## AIM OF THE EXERCISE
Set down exactly the lines of the listing below, please, beginning with the first and ending with the line that holds "length of the".

##########

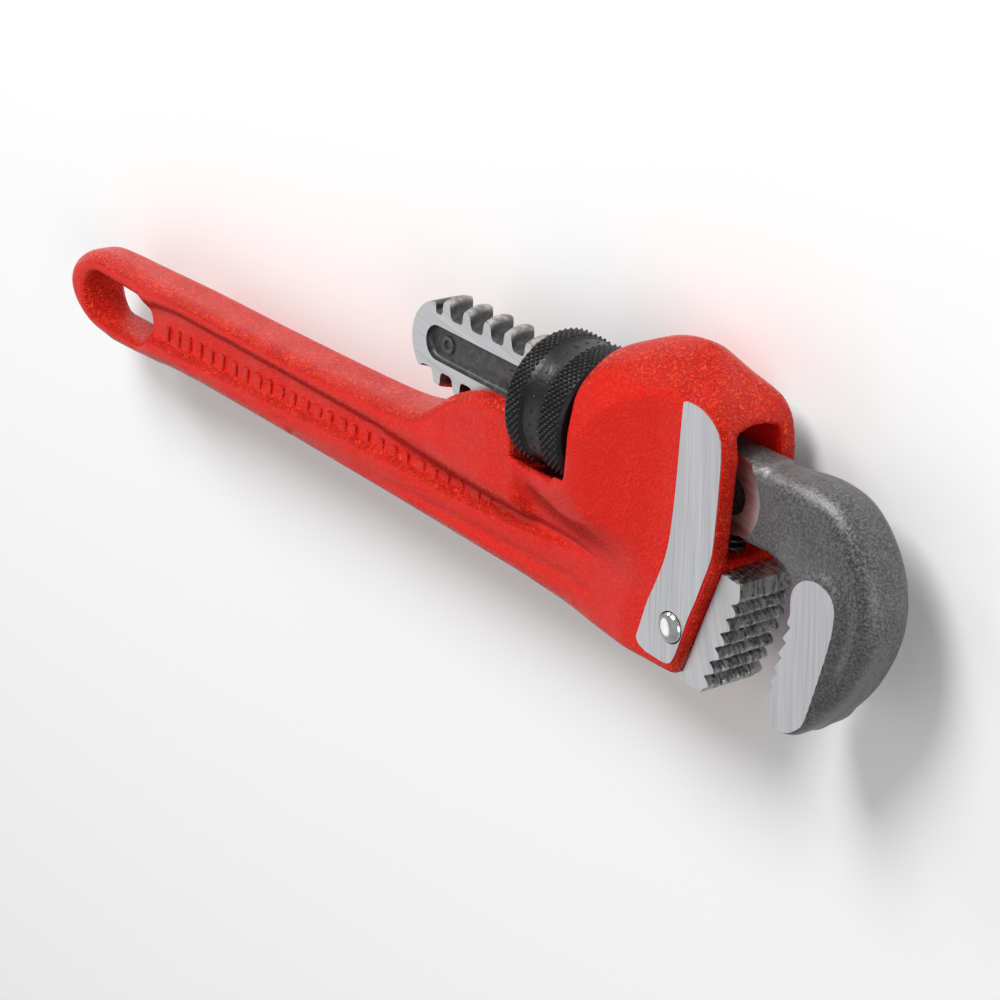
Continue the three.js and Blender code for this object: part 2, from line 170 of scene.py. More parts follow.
class WrenchSprings(bpy.types.PropertyGroup):
    """Sizes of the coil spring."""

    turns: bpy.props.FloatProperty(name="Turns", description="Turns of the coil spring", default=4.5, min=1.0)
    radius: length("Radius", "Radius of the coil", 1.45)
    rise: length("Height", "Height of the coil", 4.15)
    wire: length("Wire", "Radius of the spring wire", 0.27)


class WrenchStage(bpy.types.PropertyGroup):
    """The floor, the lights and the camera."""

    floor_half: bpy.props.FloatProperty(name="Floor", description="Half the width of the floor", default=2.0,
                                        min=0.1, unit="LENGTH")
    world: bpy.props.FloatProperty(name="Surroundings", description="Strength of the even white light",
                                   default=0.33, min=0.0)
    key: power("Key light", "Power of the light from behind the housing", 4.5)
    rear: power("Rear light", "Power of the small light that glints along the handle", 1.8)
    softbox: power("Softbox", "Power of the broad light that the flat sides reflect", 1.15)
    side: power("Side light", "Power of the light from beyond the jaws", 1.7)
    lens: bpy.props.FloatProperty(name="Focal length", default=99.67, min=1.0, subtype="NONE",
                                  description="Focal length of the camera, in millimetres")


# ---- plane outlines ------------------------------------------------------------------------------


def smooth_run(points, steps=6):
    """Points of a smooth curve through the given ones, with the last left out."""
    points = np.array(points, float)
    ends = np.vstack([2 * points[0] - points[1], points, 2 * points[-1] - points[-2]])
    made = []
    for a, b, c, d in zip(ends, ends[1:], ends[2:], ends[3:]):
        for i in range(steps):
            t = i / steps
            made.append(0.5 * (2 * b + (c - a) * t + (2 * a - 5 * b + 4 * c - d) * t**2
                               + (3 * b - 3 * c + d - a) * t**3))
    return np.array(made)


def outline(*runs):
    """A closed outline: a run of two points is straight, and a longer one is a smooth curve."""
    parts = [np.array(run[:1], float) if len(run) == 2 else smooth_run(run) for run in runs]
    return np.vstack(parts)


def arc(centre, radius, start, end, steps=16):
    """Points of an arc, angles in degrees."""
    angles = np.radians(np.linspace(start, end, steps))
    return np.column_stack([centre[0] + radius * np.cos(angles), centre[1] + radius * np.sin(angles)])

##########

## WORKED SOLUTION
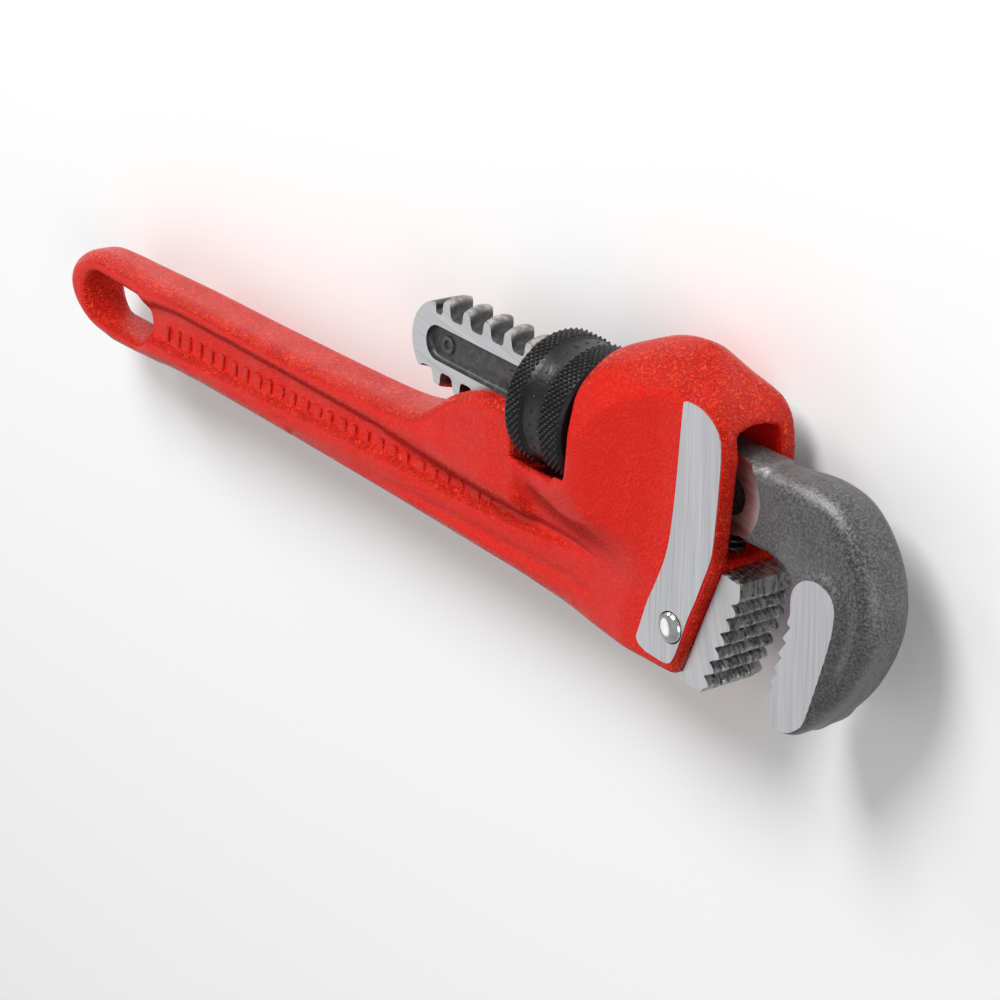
Continue the three.js and Blender code for this object: part 2, from line 170 of scene.py. More parts follow.
class WrenchSprings(bpy.types.PropertyGroup):
    """Sizes of the coil spring."""

    turns: bpy.props.FloatProperty(name="Turns", description="Turns of the coil spring", default=4.5, min=1.0)
    radius: length("Radius", "Radius of the coil", 1.45)
    rise: length("Height", "Height of the coil", 4.15)
    wire: length("Wire", "Radius of the spring wire", 0.27)


class WrenchStage(bpy.types.PropertyGroup):
    """The floor, the lights and the camera."""

    floor_half: bpy.props.FloatProperty(name="Floor", description="Half the width of the floor", default=2.0,
                                        min=0.1, unit="LENGTH")
    world: bpy.props.FloatProperty(name="Surroundings", description="Strength of the even white light",
                                   default=0.33, min=0.0)
    key: power("Key light", "Power of the light from behind the housing", 4.5)
    rear: power("Rear light", "Power of the small light that glints along the handle", 1.8)
    softbox: power("Softbox", "Power of the broad light that the flat sides reflect", 1.15)
    side: power("Side light", "Power of the light from beyond the jaws", 1.7)
    lens: bpy.props.FloatProperty(name="Focal length", default=99.67, min=1.0, subtype="NONE",
                                  description="Focal length of the camera, in millimetres")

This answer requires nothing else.